Emails from Republic Services said the company doesn’t provide recycling service or have a contract with Brentwood.

“We are the recycling provider for the cities of Maplewood and Richmond Heights, and their recycling is brought to our recycling facility in Hazelwood. We do not provide recycling service to Brentwood,” Republic Services stated on Feb. 20.

A further email (Feb. 22) said: “The city of Brentwood has been in discussions with Republic Services but has not signed a recycling contract as of yet.”

Brentwood, Maplewood and Richmond Heights were all asked how much is recycled.

  • The Brentwood Sanitation Department averages approximately 55-57 tons of recycled materials per month (as stated above).
  • Richmond Heights reported that the city averages 76 tons per month going to Republic for recycling. And that there are 4100 households in the city’s residential waste removal program.
  • Maplewood averages about 39 tons per month recycling picked up by Republic.

Republic Services also stressed the importance of keeping recycling clean: “This is extremely important. Our reminder to consumers is to keep recyclables empty, clean and dry. Leftover food or liquid in a container can ooze out and contaminate the recyclables around it, sometimes leading to an entire load being contaminated. Once recyclables are contaminated, they become trash and are sent to the landfill. We’ve set up a website to help consumers understand what and how to recycle: https://recyclingsimplified.com

11 thoughts on “Brentwood recycling not being recycled, there’s no contract: Republic Services and source

  1. Copy of the pertinent clarification discussion from the Facebook Brentwood Community Group:

    “David Dimmitt: First, contrary to what you may have read on social media, a temporary contract does exist between Republic Services and the City of Brentwood for recycling. Second, Republic Services is accepting Brentwood’s recycling. Ward 2 Alderman Brandon Wegge thoroughly explained on NextDoor the challenges faced by municipalities like Brentwood in dealing with single stream recycling.

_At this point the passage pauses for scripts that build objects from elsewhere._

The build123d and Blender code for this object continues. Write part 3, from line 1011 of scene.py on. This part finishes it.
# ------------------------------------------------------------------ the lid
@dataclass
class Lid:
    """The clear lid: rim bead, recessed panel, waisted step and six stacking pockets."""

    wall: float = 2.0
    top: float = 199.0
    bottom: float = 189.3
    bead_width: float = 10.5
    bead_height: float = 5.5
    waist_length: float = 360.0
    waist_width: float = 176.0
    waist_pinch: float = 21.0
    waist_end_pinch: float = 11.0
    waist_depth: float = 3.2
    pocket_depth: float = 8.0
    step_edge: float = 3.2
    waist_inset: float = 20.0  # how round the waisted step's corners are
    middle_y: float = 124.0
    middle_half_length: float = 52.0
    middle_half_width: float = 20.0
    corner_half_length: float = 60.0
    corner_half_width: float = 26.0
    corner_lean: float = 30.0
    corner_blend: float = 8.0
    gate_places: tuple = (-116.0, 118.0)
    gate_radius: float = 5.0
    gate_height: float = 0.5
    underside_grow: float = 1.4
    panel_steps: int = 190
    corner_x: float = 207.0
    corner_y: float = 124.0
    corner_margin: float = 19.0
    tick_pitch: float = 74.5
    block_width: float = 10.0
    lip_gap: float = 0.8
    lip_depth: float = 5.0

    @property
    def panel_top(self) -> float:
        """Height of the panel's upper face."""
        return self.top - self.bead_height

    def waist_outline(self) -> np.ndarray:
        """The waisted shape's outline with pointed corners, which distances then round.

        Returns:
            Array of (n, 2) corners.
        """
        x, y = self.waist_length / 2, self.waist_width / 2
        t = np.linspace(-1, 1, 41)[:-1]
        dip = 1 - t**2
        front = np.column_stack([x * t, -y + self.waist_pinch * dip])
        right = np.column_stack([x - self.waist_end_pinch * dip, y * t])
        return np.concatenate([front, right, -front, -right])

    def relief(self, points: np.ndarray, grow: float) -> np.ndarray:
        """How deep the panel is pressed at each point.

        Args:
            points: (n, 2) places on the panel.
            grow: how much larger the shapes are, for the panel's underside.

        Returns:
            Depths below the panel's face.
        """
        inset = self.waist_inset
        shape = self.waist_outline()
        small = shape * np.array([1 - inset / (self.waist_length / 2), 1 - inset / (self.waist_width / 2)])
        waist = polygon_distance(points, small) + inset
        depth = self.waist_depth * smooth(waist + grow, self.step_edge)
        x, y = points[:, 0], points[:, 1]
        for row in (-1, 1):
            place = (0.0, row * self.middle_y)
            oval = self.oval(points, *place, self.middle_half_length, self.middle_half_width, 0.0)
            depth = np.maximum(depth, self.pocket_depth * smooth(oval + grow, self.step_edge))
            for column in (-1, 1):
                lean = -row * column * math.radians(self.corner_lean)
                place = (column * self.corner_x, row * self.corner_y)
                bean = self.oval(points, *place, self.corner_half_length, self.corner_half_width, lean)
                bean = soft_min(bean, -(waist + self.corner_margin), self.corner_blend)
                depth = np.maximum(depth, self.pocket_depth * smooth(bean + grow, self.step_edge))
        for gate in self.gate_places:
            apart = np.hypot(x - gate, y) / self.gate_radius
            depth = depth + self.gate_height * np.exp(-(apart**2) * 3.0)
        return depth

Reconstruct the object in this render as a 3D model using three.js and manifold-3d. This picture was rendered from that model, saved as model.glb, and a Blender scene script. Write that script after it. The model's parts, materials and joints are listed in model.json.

    For those who were unable to read those posts, I’ve tried to put together the following history detailing how we got where we are today. Since about 2003, Brentwood has transported its single stream recycled materials to “Resource Management’s” recycling center in Earth City. At the August 15, 2018 Public Works Committee meeting, Staff reported that Resource Management would no longer accept single stream recycling effective 10.31.18 due to market conditions. As a result, Resource Management wasn’t the only company refusing to take single stream and Brentwood wasn’t the only municipality facing this predicament. The City had about 75 days to find alternatives.

    Staff immediately began looking for alternative locations for the residents’ single stream recyclables and reported their findings, which were preliminary, at the September Public Works meeting. At the October 10, 2018 Public Works Committee meeting, Staff reported that only Republic Services “has a MRF (Materials Recycling Facility) in St. Louis County.” Staff also reported that Republic Services submitted a contract to the City to takeover the single stream recycling.

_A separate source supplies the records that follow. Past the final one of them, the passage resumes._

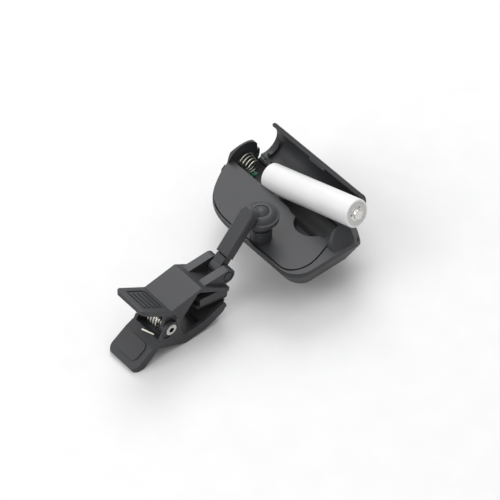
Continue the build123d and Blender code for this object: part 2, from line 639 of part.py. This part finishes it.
HEAD_PARTS = {
    "back_cover": back_cover,
    "mid_housing": mid_housing,
    "front_bezel": front_bezel,
    "display_window": display_window,
    "lcd_panel": lcd_panel,
    "light_guide": light_guide,
    "main_board": main_board,
    "contact_board": contact_board,
    "switch_domes": switch_domes,
    "piezo_disc": piezo_disc,
    "board_screws": board_screws,
    "battery_spring": battery_spring,
    "positive_contact": positive_contact,
    "battery_cell": battery_cell,
    "battery_door": battery_door,
    "door_hinge_pins": door_hinge_pins,
    "ball_stud": ball_stud,
    "socket_bowl": socket_bowl,
    "socket_cap": socket_cap,
}

CLIP_PARTS = {
    "upper_jaw": upper_jaw,
    "upper_jaw_pad": upper_jaw_pad,
    "lower_jaw": lower_jaw,
    "lower_jaw_pad": lower_jaw_pad,
    "pivot_rivet": pivot_rivet,
    "clip_spring": clip_spring,
    "clevis_pin": clevis_pin,
    "swivel_tongue": swivel_tongue,
    "swivel_screw": swivel_screw,
    "arm_link": arm_link,
}


def main():
    os.makedirs("parts", exist_ok=True)
    placed = {name: HEAD_AT * make() for name, make in HEAD_PARTS.items()}
    for name, x in BUTTON_XS.items():
        placed[name] = HEAD_AT * button(x)
    for name, make in CLIP_PARTS.items():
        placed[name] = CLIP_AT * make()
    for name, part in placed.items():
        export_step(part, f"parts/{name}.step")


main()
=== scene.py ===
from math import cos, pi, sin

import bpy
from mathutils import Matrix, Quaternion, Vector


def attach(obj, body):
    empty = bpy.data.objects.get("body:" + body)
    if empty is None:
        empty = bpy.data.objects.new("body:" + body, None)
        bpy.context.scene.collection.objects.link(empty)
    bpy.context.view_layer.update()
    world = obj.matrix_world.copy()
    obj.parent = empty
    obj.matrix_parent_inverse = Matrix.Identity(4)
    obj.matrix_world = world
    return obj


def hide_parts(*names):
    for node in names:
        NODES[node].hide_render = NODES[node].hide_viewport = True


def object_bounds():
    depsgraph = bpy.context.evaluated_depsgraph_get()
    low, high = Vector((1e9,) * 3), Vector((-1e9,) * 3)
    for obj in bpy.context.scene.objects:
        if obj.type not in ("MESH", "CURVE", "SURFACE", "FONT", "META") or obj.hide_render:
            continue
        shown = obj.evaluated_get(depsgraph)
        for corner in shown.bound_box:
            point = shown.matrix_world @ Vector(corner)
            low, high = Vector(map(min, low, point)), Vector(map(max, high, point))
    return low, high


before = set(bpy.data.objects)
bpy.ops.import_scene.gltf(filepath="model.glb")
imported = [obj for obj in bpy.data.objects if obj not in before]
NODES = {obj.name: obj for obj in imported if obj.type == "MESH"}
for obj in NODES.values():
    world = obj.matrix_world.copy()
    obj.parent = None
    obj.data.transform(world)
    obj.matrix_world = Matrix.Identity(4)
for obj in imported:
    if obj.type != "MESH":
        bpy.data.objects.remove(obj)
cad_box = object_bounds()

MM = 0.001
scene = bpy.context.scene

# ------------------------------------------------------------ camera

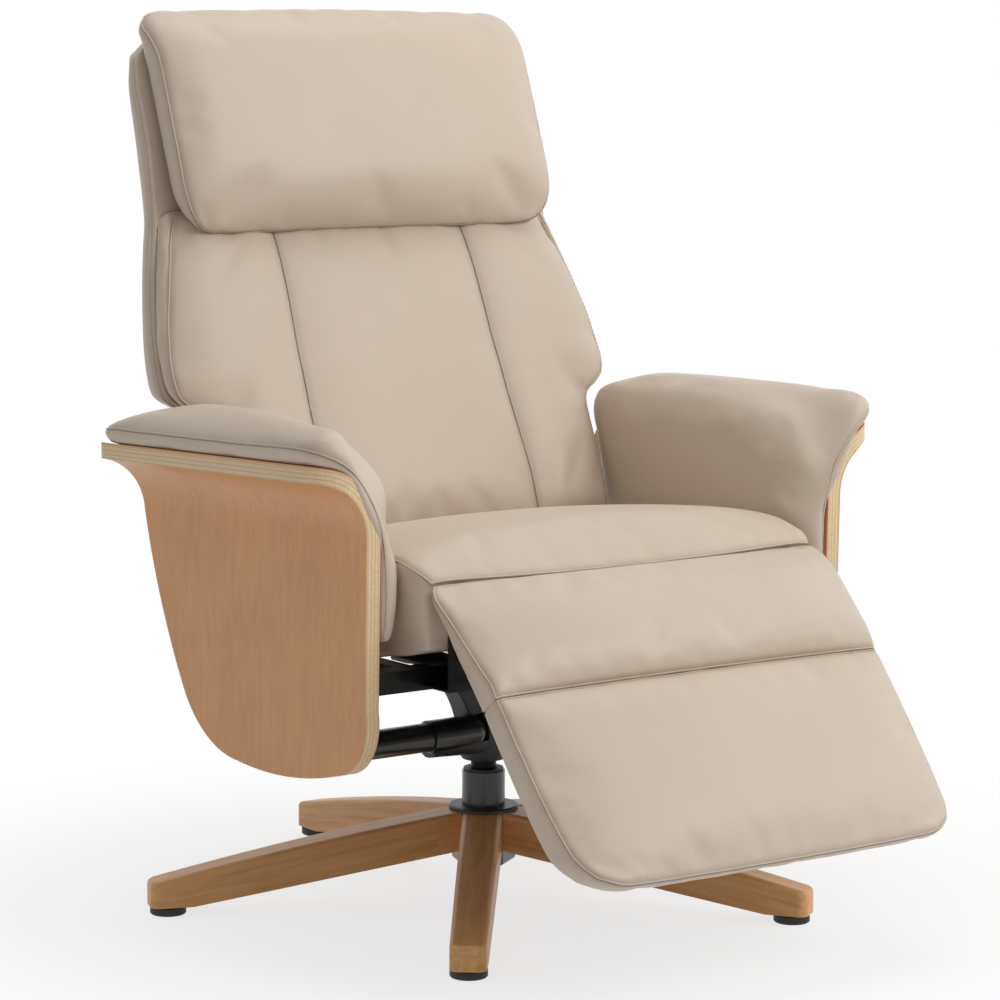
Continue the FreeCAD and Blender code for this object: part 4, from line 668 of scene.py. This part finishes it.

    Waste Connections was another option but they ship their recycling to Kansas City and, more importantly, had not submitted a contract to the City. The City of St. Peters was a 3rd option but it only accepts “dual stream collection meaning that paper products are sorted separately from all other recycled materials such as glass, plastics, and metals.” Staff also contacted Kirkwood and University City, both of which reported that they were going with Republic Services.

    Unfortunately on 10.31.18 the City could no longer dispose of the recycling because Resource Management would not take it after that date and the City did not have an agreement in place with Republic Services. The Republic Services contract had to be approved by the Board of Alderman and needed to be revised by our City Attorney. Until a final contract could be agreed upon, the Board of Alderman at the December 3, 2018 meeting, approved a temporary agreement with Republic Services. Unfortunately, Republic Services did not approve of the temporary agreement until February 19, 2019. Republic Services began accepting the City’s recycling on February 21 and continues to do so.

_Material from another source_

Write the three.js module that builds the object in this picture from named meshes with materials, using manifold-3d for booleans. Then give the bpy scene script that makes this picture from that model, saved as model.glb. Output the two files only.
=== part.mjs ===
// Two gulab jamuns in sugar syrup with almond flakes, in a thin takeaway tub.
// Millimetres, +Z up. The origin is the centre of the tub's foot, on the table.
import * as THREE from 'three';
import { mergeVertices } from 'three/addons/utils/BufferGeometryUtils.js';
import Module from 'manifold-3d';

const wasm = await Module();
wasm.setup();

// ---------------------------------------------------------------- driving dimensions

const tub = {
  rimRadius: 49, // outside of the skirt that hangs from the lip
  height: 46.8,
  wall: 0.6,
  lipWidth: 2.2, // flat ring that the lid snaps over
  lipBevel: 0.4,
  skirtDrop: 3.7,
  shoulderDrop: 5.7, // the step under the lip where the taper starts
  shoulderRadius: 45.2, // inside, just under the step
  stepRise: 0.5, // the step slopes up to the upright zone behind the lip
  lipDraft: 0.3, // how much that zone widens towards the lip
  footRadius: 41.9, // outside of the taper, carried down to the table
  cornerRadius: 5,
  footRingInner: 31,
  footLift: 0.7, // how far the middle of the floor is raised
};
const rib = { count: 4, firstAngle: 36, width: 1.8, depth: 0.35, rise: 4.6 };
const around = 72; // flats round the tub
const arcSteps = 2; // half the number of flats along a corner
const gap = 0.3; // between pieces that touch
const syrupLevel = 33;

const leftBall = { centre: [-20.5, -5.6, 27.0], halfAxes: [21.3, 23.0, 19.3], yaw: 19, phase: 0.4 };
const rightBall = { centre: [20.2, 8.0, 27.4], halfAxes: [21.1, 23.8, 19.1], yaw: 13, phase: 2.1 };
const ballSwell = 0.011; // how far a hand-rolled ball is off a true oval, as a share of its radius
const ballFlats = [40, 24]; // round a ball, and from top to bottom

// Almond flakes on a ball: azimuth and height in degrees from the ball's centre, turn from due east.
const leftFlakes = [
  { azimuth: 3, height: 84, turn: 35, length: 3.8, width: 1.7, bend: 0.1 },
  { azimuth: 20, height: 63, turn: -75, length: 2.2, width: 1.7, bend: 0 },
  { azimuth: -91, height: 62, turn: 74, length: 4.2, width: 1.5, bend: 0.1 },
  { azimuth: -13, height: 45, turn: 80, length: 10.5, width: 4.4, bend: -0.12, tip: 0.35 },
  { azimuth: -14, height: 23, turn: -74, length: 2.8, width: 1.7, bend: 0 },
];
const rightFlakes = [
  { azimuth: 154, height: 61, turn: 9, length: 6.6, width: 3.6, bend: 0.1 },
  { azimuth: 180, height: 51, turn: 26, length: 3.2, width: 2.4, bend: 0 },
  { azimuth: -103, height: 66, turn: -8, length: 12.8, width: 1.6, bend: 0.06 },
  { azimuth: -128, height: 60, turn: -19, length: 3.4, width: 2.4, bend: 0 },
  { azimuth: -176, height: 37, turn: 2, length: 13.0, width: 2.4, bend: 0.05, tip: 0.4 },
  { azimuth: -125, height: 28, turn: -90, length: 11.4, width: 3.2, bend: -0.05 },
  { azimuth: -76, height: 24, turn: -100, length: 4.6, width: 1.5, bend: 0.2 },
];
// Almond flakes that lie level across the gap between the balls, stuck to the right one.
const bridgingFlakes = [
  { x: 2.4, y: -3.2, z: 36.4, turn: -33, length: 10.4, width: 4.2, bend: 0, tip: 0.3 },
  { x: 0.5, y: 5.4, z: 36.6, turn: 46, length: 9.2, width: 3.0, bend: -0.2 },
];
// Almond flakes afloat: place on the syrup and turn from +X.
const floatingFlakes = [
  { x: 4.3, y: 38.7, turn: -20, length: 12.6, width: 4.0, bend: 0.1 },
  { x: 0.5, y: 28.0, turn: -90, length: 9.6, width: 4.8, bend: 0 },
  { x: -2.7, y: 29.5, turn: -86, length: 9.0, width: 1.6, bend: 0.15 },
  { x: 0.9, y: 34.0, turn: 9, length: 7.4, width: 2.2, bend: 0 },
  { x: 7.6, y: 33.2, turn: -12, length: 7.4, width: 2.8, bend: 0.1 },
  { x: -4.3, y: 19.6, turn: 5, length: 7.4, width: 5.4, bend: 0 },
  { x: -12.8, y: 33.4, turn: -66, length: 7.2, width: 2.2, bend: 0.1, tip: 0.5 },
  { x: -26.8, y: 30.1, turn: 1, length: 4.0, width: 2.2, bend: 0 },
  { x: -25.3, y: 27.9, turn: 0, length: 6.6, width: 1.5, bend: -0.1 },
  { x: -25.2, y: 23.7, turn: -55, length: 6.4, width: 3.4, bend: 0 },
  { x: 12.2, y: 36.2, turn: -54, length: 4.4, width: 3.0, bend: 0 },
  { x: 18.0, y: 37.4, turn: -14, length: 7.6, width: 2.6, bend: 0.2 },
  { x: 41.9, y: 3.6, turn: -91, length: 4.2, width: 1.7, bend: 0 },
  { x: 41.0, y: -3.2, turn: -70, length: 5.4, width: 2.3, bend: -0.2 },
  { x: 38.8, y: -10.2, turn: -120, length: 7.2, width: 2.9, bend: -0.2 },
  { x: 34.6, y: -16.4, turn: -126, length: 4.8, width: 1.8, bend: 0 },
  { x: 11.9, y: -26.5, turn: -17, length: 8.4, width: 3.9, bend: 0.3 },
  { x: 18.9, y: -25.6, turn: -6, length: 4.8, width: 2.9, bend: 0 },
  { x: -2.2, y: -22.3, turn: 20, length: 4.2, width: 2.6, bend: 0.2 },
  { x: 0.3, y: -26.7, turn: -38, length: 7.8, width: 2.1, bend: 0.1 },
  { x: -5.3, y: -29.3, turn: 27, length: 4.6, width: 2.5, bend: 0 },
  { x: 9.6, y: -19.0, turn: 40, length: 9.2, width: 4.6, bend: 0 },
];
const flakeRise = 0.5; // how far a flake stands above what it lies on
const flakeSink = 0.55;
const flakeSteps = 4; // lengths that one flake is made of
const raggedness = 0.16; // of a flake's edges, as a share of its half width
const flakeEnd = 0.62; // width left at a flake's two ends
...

    Please keep in mind that 1) the City didn’t have much notice that Resource Management was going to stop taking the recycling, 2) after receiving Resource Management’s notice, Staff immediately looked at alternatives for Resource Management, ultimately finding Republic Services, 3) Staff could not force Republic Services to sign or approve the temporary agreement until Republic Services was ready to do so.

    As for the “cost” question, the City employees pick up the recycling, trash and yard waste, using City-owned trucks. The residents are not billed for this.

    If you have any further questions, please feel free to contact your aldermen or alderwomen as this is probably the best way to get answers.

    Thank you for taking the time to read this.”

    and,

    “Sven White: David Dimmitt, does that mean the items the city collected in recycling containers between 10/31/18 and 2/21/19 were sent to the landfill, but going forward they are being sent to a recycling facility?”

    and,

    “David Dimmitt: Sven White, yes, that’s correct.”

  2. This really bothers me. I try to make sure I recycle everything that is recyclable. I try not to create unnecessary waste. This has to be fixed so we don’t continue to fill up the landfills

  3. Oh I’m so confused, what is going on? My recycle stuff is clean, we have to keep container “in house” so don’t want dirty stuff in the container to attract who knows what! Please inform the residents what’s happening!

  4. And now that I think about it; Why are they (we) still paying for 2 pickups (trash & recycling) when 1 would accomplish the same result? If the info Doug got is correct, someone has some explaining to do.

  5. Used to joke about the all that stuff going straight to the landfill. Had no idea that was reality. I bet we’re heading to a much more regulated recycling regime. Six separate containers, and it all has to be hand washed and sorted. And, of course, the cities will have to hire recycling inspectors and give them their own staff, office space, and vehicles. So, in the end it’s more expensive, and detrimental to quality of life, than just going straight to the landfill.